At the foyer, we ran workshops on the whole process, including the creative tension between customers and publishers, (who have a message to promote and sales to achieve), and journalists (who just want the damn thing to be read). We delivered taster training in writing news, profiles and top tips. And we engaged the young people in the look and design of what transformed into a fold-out-map-format publication, complete with poster image. They dictated the style of language and the tone, which still had to try to dissuade young people from leaving home until they’re ready (unless they’re at risk), and gave us a product we can confidently distribute to 10,000 16-24 year olds.

Looking to the future, we’d like to deliver this training to wider audiences. Tenants and officers from housing associations who want to help improve how well newsletters engage readers could benefit from small workshops we run to review what they’re doing and pick up new ideas. We could even develop new partnerships to help produce shared content across a number of tenant newsletters or work on development, design and production of customers’ newsletter themselves.

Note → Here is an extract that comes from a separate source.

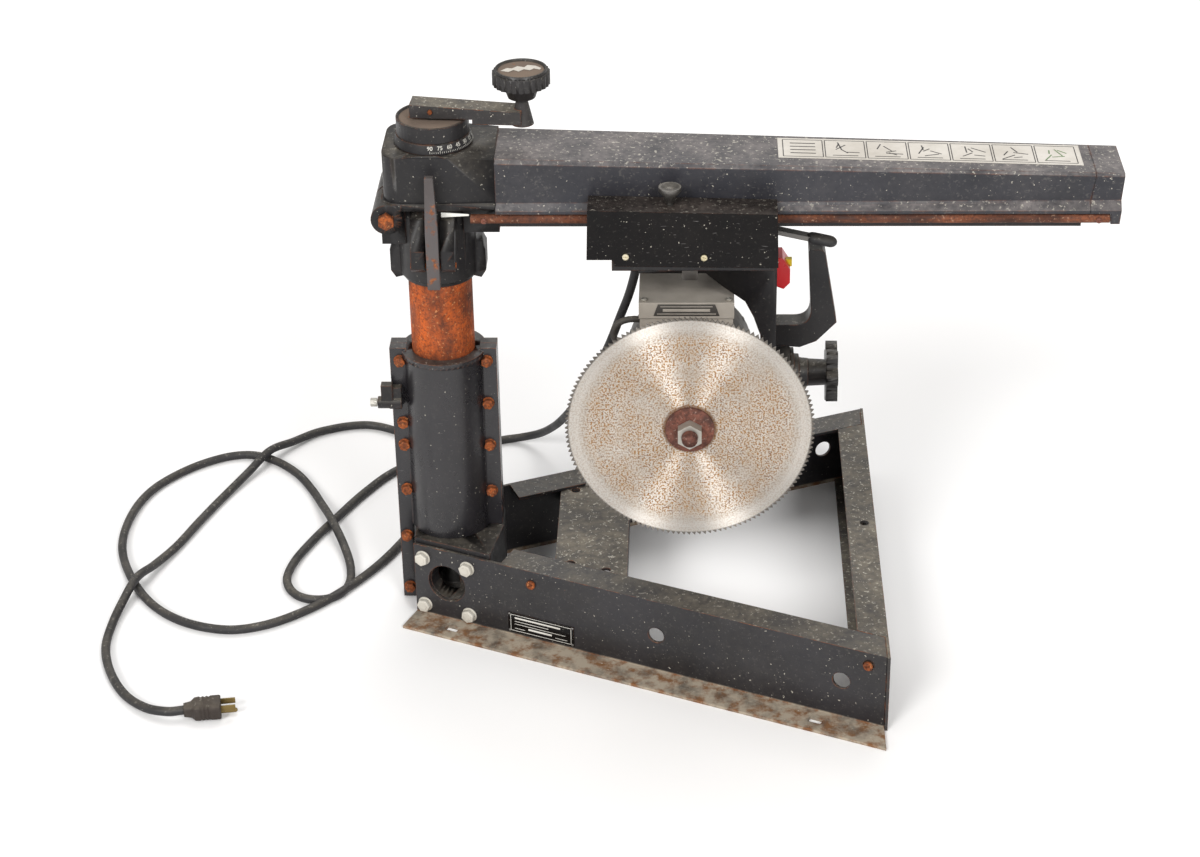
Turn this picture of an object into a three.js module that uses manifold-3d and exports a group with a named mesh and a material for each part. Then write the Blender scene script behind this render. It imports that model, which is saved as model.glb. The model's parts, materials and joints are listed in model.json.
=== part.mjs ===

For our part, we’d like to learn how to gauge the impact we have. We’ve tried Twitter and Facebook and it’s not really taking off, but we do know that competitions work – and now we ask readers to comment on Quids in! whenever they enter. We’re also looking at taking what we’ve learnt about engaging people off the page and into those communities. We have new financial inclusion products to distribute – our Healthy Saver postcard raised some eyebrows with its sexy front image until people read the reverse to find it is designed to encourage people to save, perhaps for a summer holiday – and loads of contacts in the financial inclusion field. There’s more work we can do in communities. Oh, and there’s now work on offer to the young people we trained up at the foyer.